Many websites and message boards prohibit the use of Imgur links due to their allegiance to other image hosting/sharing websites. These prohibitions are not usually due to the content that is displayed on Imgur, as most offensive images are removed.
NSFW, not safe for work, is a common phrase used on imgur to give the user a warning that the content they are able to see may not be suitable for the conditions they're currently viewing in. Many users enjoy imgur during downtime at work and so may might susceptible to punishment if caught browsing something that might be racist, too sexy, or ill humored for the workplace. It is common for NSFW content that isn't labelled appropriately to be downvoted by the community, so it may not affect others.
The strike policy on Imgur also contains ethical implications. Users are issued strikes for any accusations against them, whether the image posted is inappropriate or not. This allows users to accuse others simply for the sake of griefing.
Copyright issues are another ethical concern, as there is the potential for copyrighted material to be uploaded by unauthorized parties. Although the website has policies and technology to help remove copyrighted materials, with over 360,000 images uploaded daily, it is easy for some copyrighted material to slip through the cracks. Contributing to this problem is the fact that many images found on Imgur can also be found elsewhere on the web without giving proper credit. Reddit, which is another popular social news site, often has very similar image content to that of Imgur. It is hard enough to determine whether the content orginated from a certain site, let alone a certain user. Imgur requests that users not upload pictures that they know are copyrighted; however this policy is widely abused as people often share images and pictures on the internet that are not their own. Imgur does explicitly state what violations of Intellectual Property are and guidelines on claimed copyright infringement.
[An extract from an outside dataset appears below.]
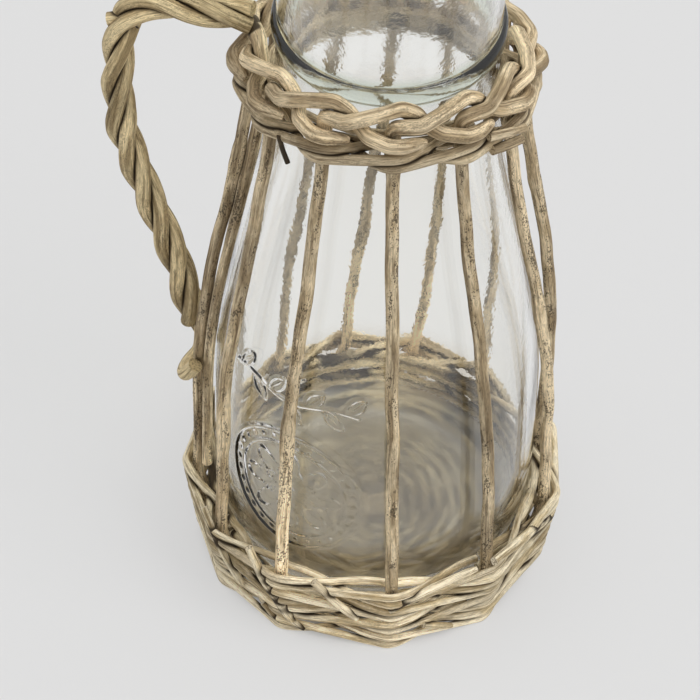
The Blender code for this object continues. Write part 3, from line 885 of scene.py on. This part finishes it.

It's not a given that anonymous communities that disconnect people from their real-life identities will foster goodwill and harmony. Compared to the Internet as a whole and other anonymous communities such as Reddit, Imgur has done a sufficient job maintaining a surprisingly peaceful community. Because Imgur allows users to contribute images anonymously, users feel a heightened sense of freedom and comfort, which can lead to the uploading of inappropriate images. The site bans nudity, porn, hate speech, and members tend to down-vote troll-like comments until they are erased. By diminishing worries and restrictions concerning the protection one's personal brand, the site hopes the anonymity function of usernames stimulates more authenticity amongst its users.
Privacy can also be an ethical concern, since images uploaded to Imgur can be shared. It is stated under the site's Terms of Service that "you can upload images anonymously and share them online with only the people you choose to share them with. If you make them publicly available, they may be featured in the gallery. This means that if you upload an image to share with your friend, only your friend will be able to access it online. However, if you share an image with Facebook, Twitter, Digg, Reddit, etc, then it may end up in the gallery." A further concern exists in exif data present in most photos taken with modern cameras. Because this data can range from time taken to GPS locations of the photo, Imgur strips the photos of this data to protect the privacy of those unaware of exif data's existence.